The statistics bear that out. CoStar Group Inc. puts the overall vacancy rate (including sublease space) for Class A buildings in the Plaza district-which stretches from East 65th Street to East 47th Street and from the East River to Central Park and Sixth Avenue-at 8.3% in the fourth quarter. For all of the buildings that formally constitute Rock Center, the overall vacancy rate, including space for sublease, stood at a mere 2.9%.

One of Tishman Speyer's oldest and biggest tenants, the Associated Press, could balloon that number. The AP, which currently leases 190,000 square feet, is actively looking elsewhere.

As competitive pressures mount, the big question in the minds of some brokers is how long can it be before Tishman Speyer must show more openness to negotiate on the most important lease factor of them all-its price. They note that new bells and whistles such as flexible leasing only obscure a growing gap between Rock Center rents and those of others in the area.

James Meiskin, president of Plymouth Partners Ltd., a tenant representation firm in Manhattan, warns that tenants need to be wary about special programs such as flexible leasing. "It's an interesting marketing technique," he says, but he emphasizes that Rock Center's rents outstrip other Class A buildings in the area by as much as $15 to $20 a square foot.

Tenants, he cautions, have to keep an eye on all the elements of their rental agreements. "There are at least 50 variables that go into a lease negotiation," he notes.


Making things happen

Even though others charge less for space, Neil Goldmacher, a principal of Newmark & Co. Real Estate Inc., says he's not surprised that Tishman Speyer is doing well. After all, he recently saw firsthand what goes into that track record when he concluded a deal for a 10-year lease of 10,000 square feet in 630 Fifth Ave. for Mezzacappa Management.

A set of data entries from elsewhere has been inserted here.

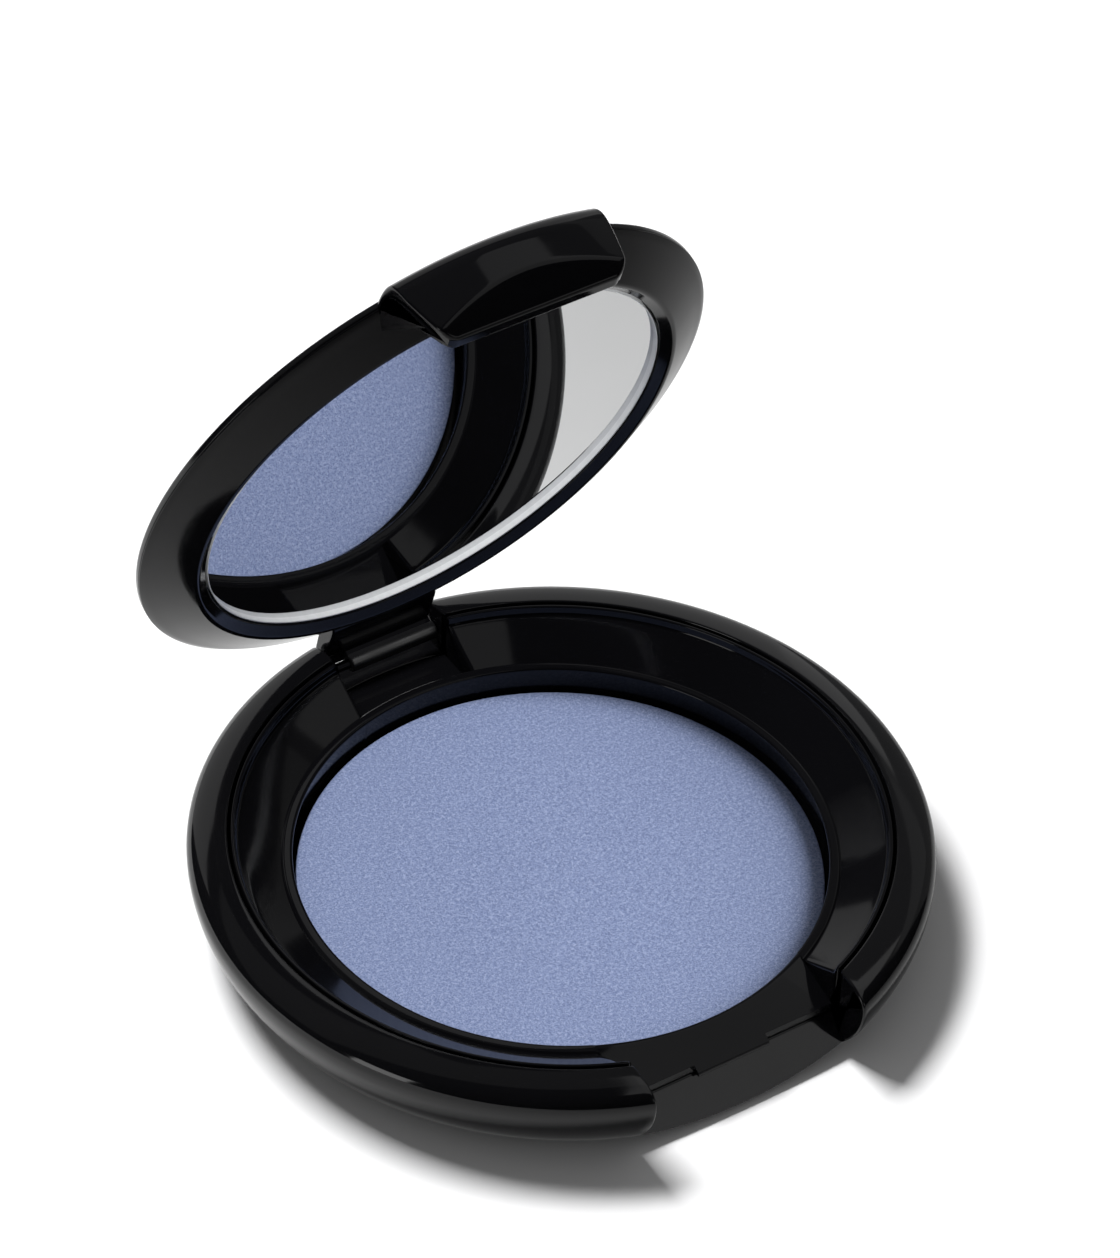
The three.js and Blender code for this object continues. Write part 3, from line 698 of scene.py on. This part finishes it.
def finish_hidden_pieces():
    """Papery, tacky and spongy finishes for the CAD nodes that stay as they are."""
    finishes = {
        "bottom_label": matt("label_paper", (0.66, 0.66, 0.66), (0.78, 0.78, 0.77), 900, 0.8),
        "pan_adhesive": matt("tacky_adhesive", (0.6, 0.56, 0.46), (0.74, 0.7, 0.6), 400, 0.5),
        "mirror_pad": matt("pad_foam", (0.5, 0.5, 0.47), (0.66, 0.66, 0.63), 1200, 0.9)}
    for node, material in finishes.items():
        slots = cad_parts[node].data.materials
        slots.clear()
        slots.append(material)


cake_piece = powder_cake()
base_pieces = [base_shell(), inner_tray(), powder_pan(), cake_piece, hinge_pin()]
barrel_piece = hinge_barrel()
lid_frame()
lid_cover()
mirror()
finish_hidden_pieces()

# ---- stage and light ----------------------------------------------------------------------------
scene = bpy.context.scene
FLOOR_HALF_SIZE = 3.0            # metres, as all below
REFLECTED_FLOOR_DEPTH = 0.00002
LIGHT_DISTANCE = 0.9
LIGHT_AIM = Vector((0, 0, 0.01))
WORLD_STRENGTH = 0.23

# name, azimuth and elevation, width and height in degrees, radiance: seen only in the gloss
REFLECTIONS = [
    ("backdrop_glow", (72, 20), (62, 40), 0.55),
    ("backdrop_fade", (20, 20), (44, 40), 0.15),
    ("ceiling", (80, 66), (120, 42), 0.11),
    ("side_box", (336, 62), (46, 38), 0.62),
    ("strip", (190, 12), (16, 24), 3),
    ("front_low", (286, 18), (26, 18), 0.85)]


def flat_ground(name, height, material):
    size = FLOOR_HALF_SIZE
    corners = [(-size, -size, height), (size, -size, height), (size, size, height), (-size, size, height)]
    mesh = bpy.data.meshes.new(name)
    mesh.from_pydata(corners, [], [(0, 1, 2, 3)])
    mesh.materials.append(material)
    ground = bpy.data.objects.new(name, mesh)
    scene.collection.objects.link(ground)
    return ground


def stage():
    """A white floor for the eye, and just under it a greyer one, paler behind the left side, that only
    reflections show. Its colour is painted light and shade: grey for floor in shade on the camera's side,
    pale for floor lit behind the left."""
    n = Nodes("pale_floor")
    white = n.finish(Base_Color=n.blend(n.noise(3, 2), (0.86, 0.86, 0.865, 1), (0.88, 0.88, 0.885, 1)),
                     Roughness=0.9)
    floor = flat_ground("floor", 0, white)
    floor.visible_glossy = False
    n = Nodes("reflected_floor")
    turned_place = n.add("Mapping", {"Vector": n.place, "Rotation": (0, 0, math.radians(-140))})
    side = n.add("SeparateXYZ", {"Vector": turned_place.outputs["Vector"]}).outputs["X"]
    # painted light and shade: the reflected floor is grey where shaded and pale where lit
    grey = n.finish(Base_Color=n.blend(n.remap(side, -0.1, 0.1, 0, 1), (0.31, 0.31, 0.31, 1),
                                       (0.84, 0.84, 0.84, 1)),
                    Roughness=0.9)
    reflected = flat_ground("reflected_floor", -REFLECTED_FLOOR_DEPTH, grey)
    reflected.visible_camera = False
    reflected.visible_diffuse = False
    reflected.visible_shadow = False


def area_light(name, direction, spread, radiance, shines_on):
    """A softbox that the object sees in a direction (azimuth from +X towards +Y, elevation), spread so
    wide and high, all in degrees. It shines on "diffuse" or on "glossy" surfaces."""
    azimuth, elevation = (math.radians(angle) for angle in direction)
    width, height = (2 * LIGHT_DISTANCE * math.tan(math.radians(angle) / 2) for angle in spread)
    data = bpy.data.lights.new(name, "AREA")
    data.shape, data.size, data.size_y = "RECTANGLE", width, height
    data.energy = radiance * math.pi * width * height
    light = bpy.data.objects.new(name, data)
    towards = Vector((math.cos(azimuth) * math.cos(elevation), math.sin(azimuth) * math.cos(elevation),
                      math.sin(elevation)))
    light.location = LIGHT_AIM + towards * LIGHT_DISTANCE
    light.rotation_mode = "QUATERNION"
    light.rotation_quaternion = towards.to_track_quat("Z", "Y")
    light.visible_camera = False
    light.visible_diffuse = shines_on == "diffuse"
    light.visible_glossy = shines_on == "glossy"
    scene.collection.objects.link(light)
    return light


def group(name, objects):
    collection = bpy.data.collections.new(name)
    for obj in objects:
        collection.objects.link(obj)
    return collection


def light_stage():
    """The key lights all but the powder, which has a fill of its own, and only the base casts their
    shadows. One more light is seen in the hinge's barrel alone, and the rest in all the gloss."""
    all_but_powder = [obj for obj in scene.objects if obj.type == "MESH" and obj != cake_piece]
    shadow_casters = group("base_pieces", base_pieces)
    key = area_light("key", (109, 61), (24, 14), 43, "diffuse")
    key.light_linking.receiver_collection = group("all_but_powder", all_but_powder)
    key.light_linking.blocker_collection = shadow_casters
    fill = area_light("powder_fill", (338, 36), (50, 50), 6.6, "diffuse")
    fill.light_linking.receiver_collection = group("powder_only", [cake_piece])
    fill.light_linking.blocker_collection = shadow_casters
    glint = area_light("barrel_glint", (305, 45), (50, 50), 1.0, "glossy")
    glint.light_linking.receiver_collection = group("barrel_only", [barrel_piece])
    for name, direction, spread, radiance in REFLECTIONS:
        area_light(name, direction, spread, radiance, "glossy")
    world = bpy.data.worlds.new("studio")
    world.use_nodes = True
    background = world.node_tree.nodes["Background"]
    background.inputs["Color"].default_value = (0.9, 0.9, 0.9, 1)
    background.inputs["Strength"].default_value = WORLD_STRENGTH
    world.cycles_visibility.glossy = False
    scene.world = world
    scene.view_settings.view_transform = "Standard"


stage()
light_stage()
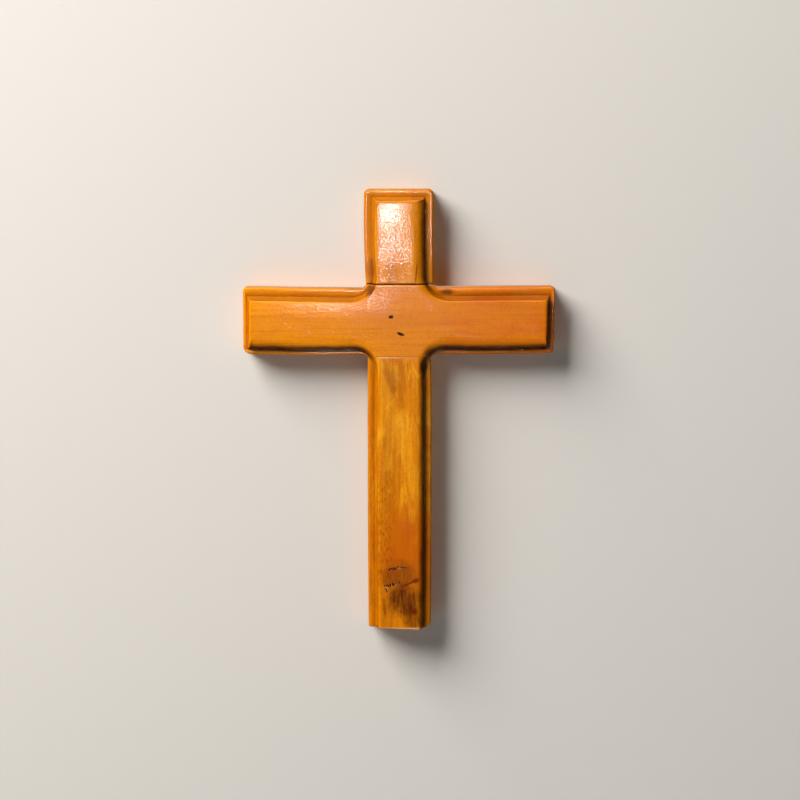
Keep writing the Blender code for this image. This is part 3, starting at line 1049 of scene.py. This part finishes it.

Despite its enviable vacancy rate, Rock Center went to great lengths to put together enough space for the investment firm, which had outgrown its subleased space in the same building. In the end, the landlord combined two contiguous spaces, and relocated two tenants to do it.

That was only the beginning. The landlord also pledged to pick up most of the tab for building out the space to Mezzacappa's specifications. "That kind of flexibility and aggressiveness is why Rock Center is winning a lot of deals," Mr. Goldmacher says.